Kinsolving also claims:

The only Japanese-Americans ever interned were rightfully categorized as enemies because as holders of dual citizenship, they were demanding to be returned to Japan.

The huge majority of Japanese-Americans were merely relocated. Thousands of them left the relocation centers to take jobs in the other 44 states -- including thousands who attended college at government expense.

We suspect that isn't true, either. Both Neiwert and the team of Eric Muller and Greg Robinson have done a fine and thorough debunking of Kinsolving's likely source of internment revisionism, Michelle Malkin's book "In Defense of Internment."

Kinsolving does get a little too into his right-wing obsessions, even to the point of exasperating McClellan. A May 26 question went like this:

KINSOLVING: There are news reports this morning that parents and children who were guests of the president when they visited Congress wore stickers with the wording, "I was an embryo." And my question is, since all of us were once embryos and all of us were once part sperm and egg, is the president also opposed to contraception, which stops this union and kills both sperm and egg?

That prompted a debate to which McClellan finally said that "if you want to ask those questions, that's fine. I'm just not going to dignify them with a response." Kinsolving gets the last laugh, by headlining his WND article "McClellan lashes out at reporter."

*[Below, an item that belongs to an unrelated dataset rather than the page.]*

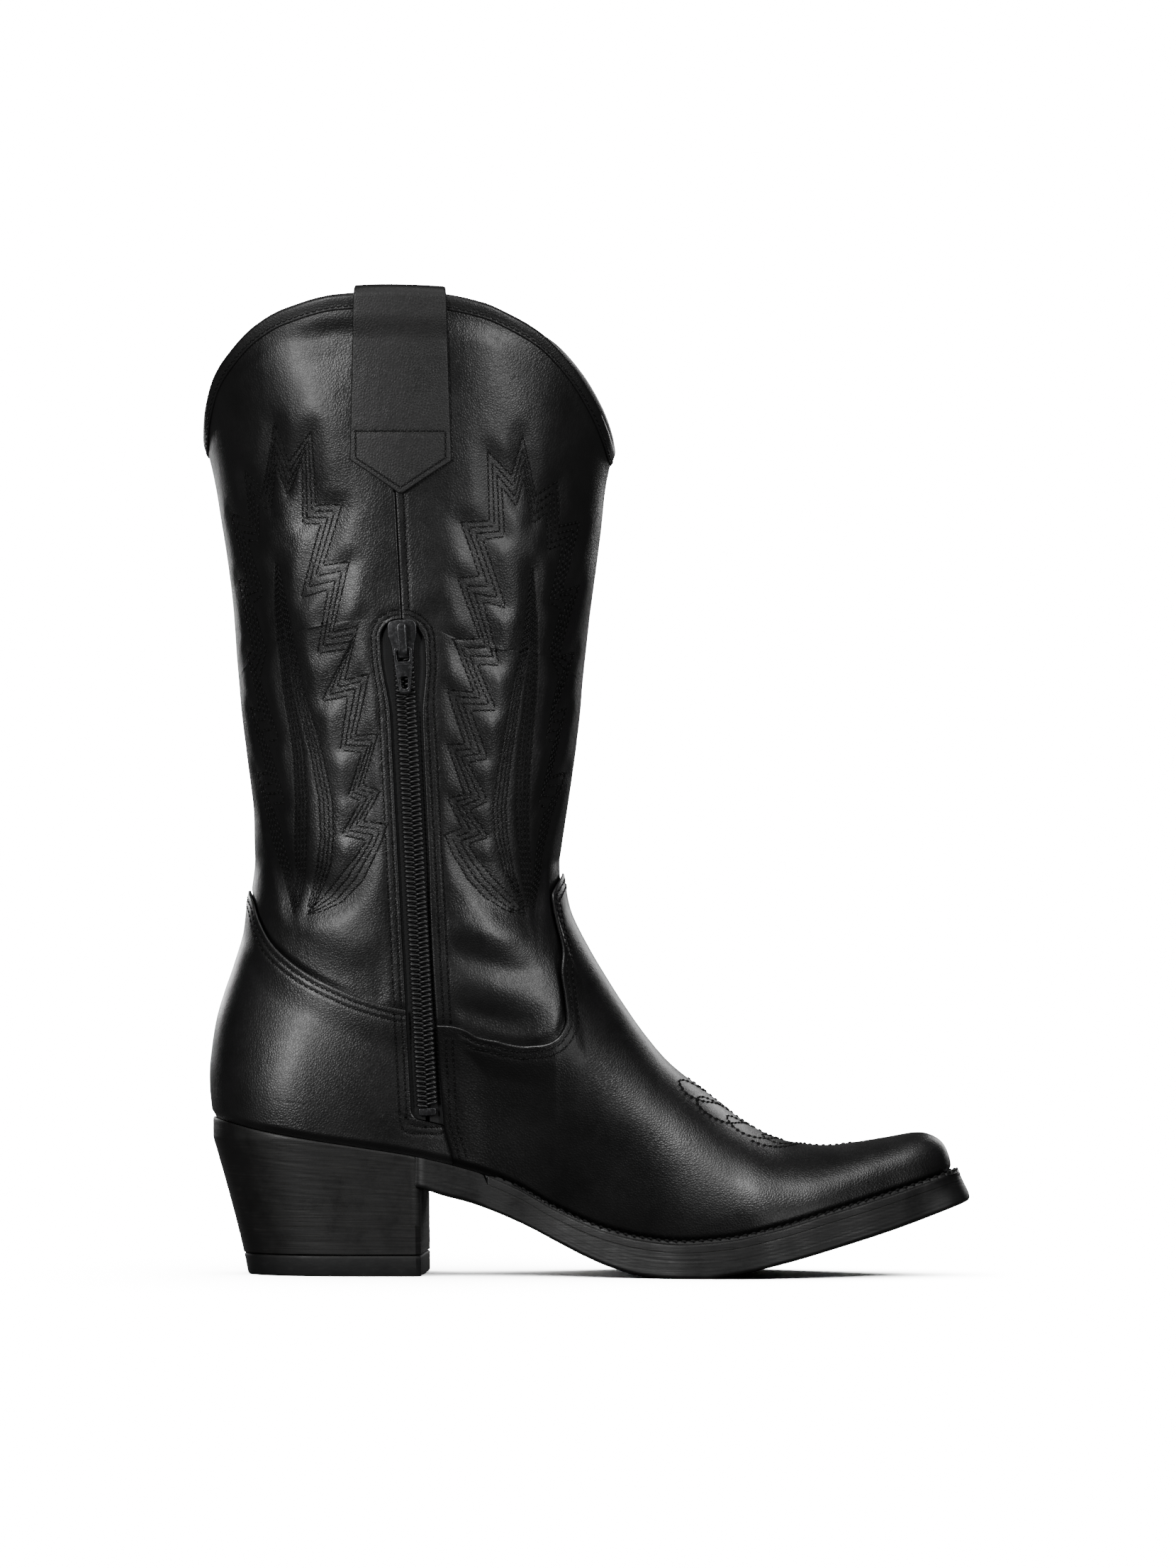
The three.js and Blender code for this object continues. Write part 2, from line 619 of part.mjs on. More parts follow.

One interesting note about Kinsolving: Even though Jeff Gannon has been referenced as a kindred questioner in three of his question articles -- demonstrating a certain ideological kinship with him -- Kinsolving has yet to use his space at WND to comment about the whole Gannon imbroglio. (Kinsolving was recovering from a heart attack when the Gannon thing exploded.)

Gannon may be gone from the White House press corps, but as long as Kinsolving's around, it's like he never left.